Our first step is to:
- scale row 1 by $\frac{3}{\pi^3}$
- scale row 2 by $\frac{4}{\pi^4}$
$$ \left[\begin{array}{cc|c} 1 & \frac{3}{4} \pi & \frac{3}{\pi^2} \\ 1 & \frac{4}{5} \pi & \frac{4}{\pi^2} - \frac{16}{\pi^4} \\ \end{array}\right] $$
The next step is elimination.
$$ \left[\begin{array}{cc|c} 1 & \frac{3}{4} \pi & \frac{3}{\pi^2} \\ 0 & \frac{1}{20} \pi & \frac{1}{\pi^2} - \frac{16}{\pi^4} \\ \end{array}\right] $$
The last step (before backsolving) is to scale row 2 by $\frac{20}{\pi}$
$$ \left[\begin{array}{cc|c} 1 & \frac{3}{4} \pi & \frac{3}{\pi^2} \\ 0 & 1 & \frac{20}{\pi^3} - \frac{320}{\pi^5} \\ \end{array}\right] $$
Now to backsolve…
$$ \begin{array}{cc} b_{0} - \frac{3}{4}\pi b_1 &=& \frac{3}{\pi^2} - \frac{3}{4}\pi \left(\frac{20}{\pi^3} - \frac{320}{\pi^5}\right)\\ &=& \frac{3}{\pi^2} - \frac{15}{\pi^2} + \frac{240}{\pi^4}\\ &=& -\frac{12}{\pi^2} + \frac{240}{\pi^4}\\ \end{array} $$
That leaves us with…
$$ \left[\begin{array}{cc|c} 1 & 0 & -\frac{12}{\pi^2} + \frac{240}{\pi^4} \\ 0 & 1 & \frac{20}{\pi^3} - \frac{320}{\pi^5} \\ \end{array}\right] $$
5.2 The Alternate Approximation Function
The alternate appoximation function is…
$$ \hat{\varphi}^{\prime} = \left(-\frac{12}{\pi^2} + \frac{240}{\pi^4}\right) x + \left(\frac{20}{\pi^3} - \frac{320}{\pi^5}\right) x^2 $$
5.3 Counting… Again
Let us count the number of arithmetic operations.

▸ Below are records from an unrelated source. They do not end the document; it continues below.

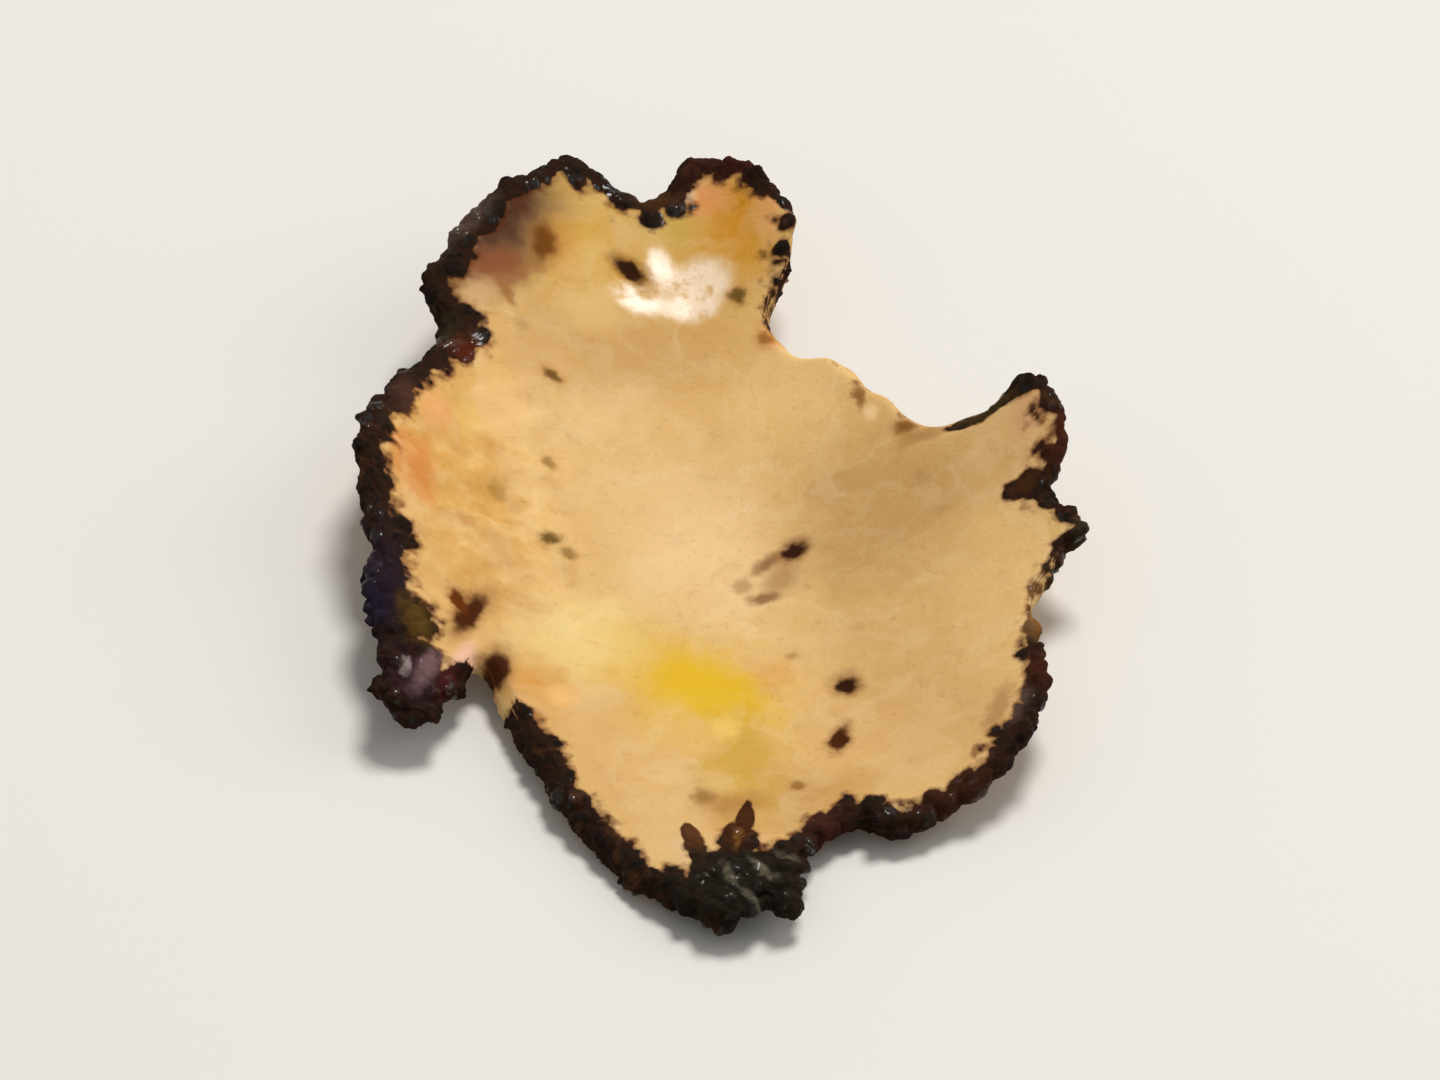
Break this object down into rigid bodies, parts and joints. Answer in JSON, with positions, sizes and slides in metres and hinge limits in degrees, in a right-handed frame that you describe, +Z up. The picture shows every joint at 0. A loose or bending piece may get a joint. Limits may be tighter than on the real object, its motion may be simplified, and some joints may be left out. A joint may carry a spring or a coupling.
{
  "type": "black truffle slice",
  "caption": "Thin shaved slice of black truffle with a lobed outline, pale tan flesh and a crumbly black rind round its edge, curled up a little and lying on a small flat spot.",
  "frame": {"origin": "centre of the bounding box in plan, at the level of the flat spot that the slice rests on", "axes": "+Z up out of the cut face, +Y along the slice from its thick crumbly root towards its twin lobes, +X across it towards its pointed side"},
  "size_m": [0.0232, 0.034, 0.0046],
  "materials": {
    "truffle_flesh": "moist, waxy tan cut face with a rough black-brown rind at the rim"
  },
  "bodies": {
    "root": {"truffle_slice": "truffle_flesh"}
  },
  "joints": []
}
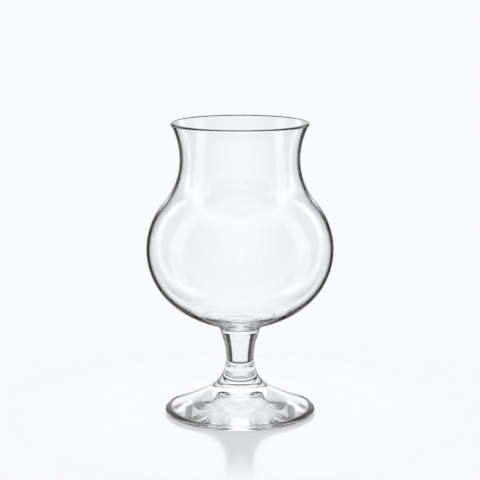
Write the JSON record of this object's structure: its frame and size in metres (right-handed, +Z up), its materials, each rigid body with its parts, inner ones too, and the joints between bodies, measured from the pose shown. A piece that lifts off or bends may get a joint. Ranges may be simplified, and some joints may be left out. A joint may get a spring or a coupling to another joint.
{
  "type": "hurricane glass",
  "caption": "Clear stemmed drinking glass with a flared rim, a narrow neck, a round tulip belly, a fused collar, a short solid waisted stem and a wide swept foot.",
  "frame": {"origin": "centre of the plane that the foot's flat ring stands on", "axes": "+Z up along the glass's axis, towards the rim"},
  "size_m": [0.0998, 0.0998, 0.1569],
  "materials": {
    "blown_glass": "clear, blown, fire-polished rim",
    "stem_glass": "clear, solid, fire-polished",
    "foot_glass": "clear, pressed, smooth"
  },
  "bodies": {
    "root": {"bowl": "blown_glass", "collar": "stem_glass", "stem": "stem_glass", "foot": "foot_glass"}
  },
  "joints": []
}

$$ \hat{\varphi}^{\prime} = \left(-\frac{12}{\pi^2} + \frac{240}{\pi^4}\right) x + \left(\frac{20}{\pi^3} - \frac{320}{\pi^5}\right) x^2 $$
- 4 divisions
- 3 multiplications + 10 $\pi$ multiplications
- 1 subtraction
- 2 additions
$$ \hat{\varphi}^{\prime} = \frac{x}{\pi^2}\left(\left(-12 + \frac{240}{\pi^2}\right) + \left(\frac{20}{\pi} - \frac{320}{\pi^3}\right) x\right) $$
- 4 divisions
- 2 multiplications + 4 $\pi$ multiplications
- 1 subtraction
- 2 additions
6 Which Approximation Function?
Which approximation function is the best? That can be answered by evaluating…
$$ \begin{array}{ccc} ||f - \hat{\varphi}|| &<& ||f - \left(\hat{\varphi} - c_0 \pi_0 \right)|| &\stackrel{\text{?}}{=}& ||f - \hat{\varphi}^{\prime}||\\ ||f - \left(c_0 \pi_0 + c_1 \pi_1 + c_2 \pi_2 \right)|| &<& ||f - \left(c_1 \pi_1 + c_2 \pi_2 \right)|| &\stackrel{\text{?}}{=}& ||f - \left(c_1^{\prime} \pi_1 + c_2^{\prime} \pi_2 \right)||\\ ||f - \left(c_0 + c_1 x + c_2 x^2 \right)|| &<& ||f - \left(c_1 x + c_2 x^2 \right)|| &\stackrel{\text{?}}{=}& ||f - \left(c_1^{\prime} x + c_2^{\prime} x^2\right)||\\ \end{array} $$
But… I will leave that as an exercise for the reader.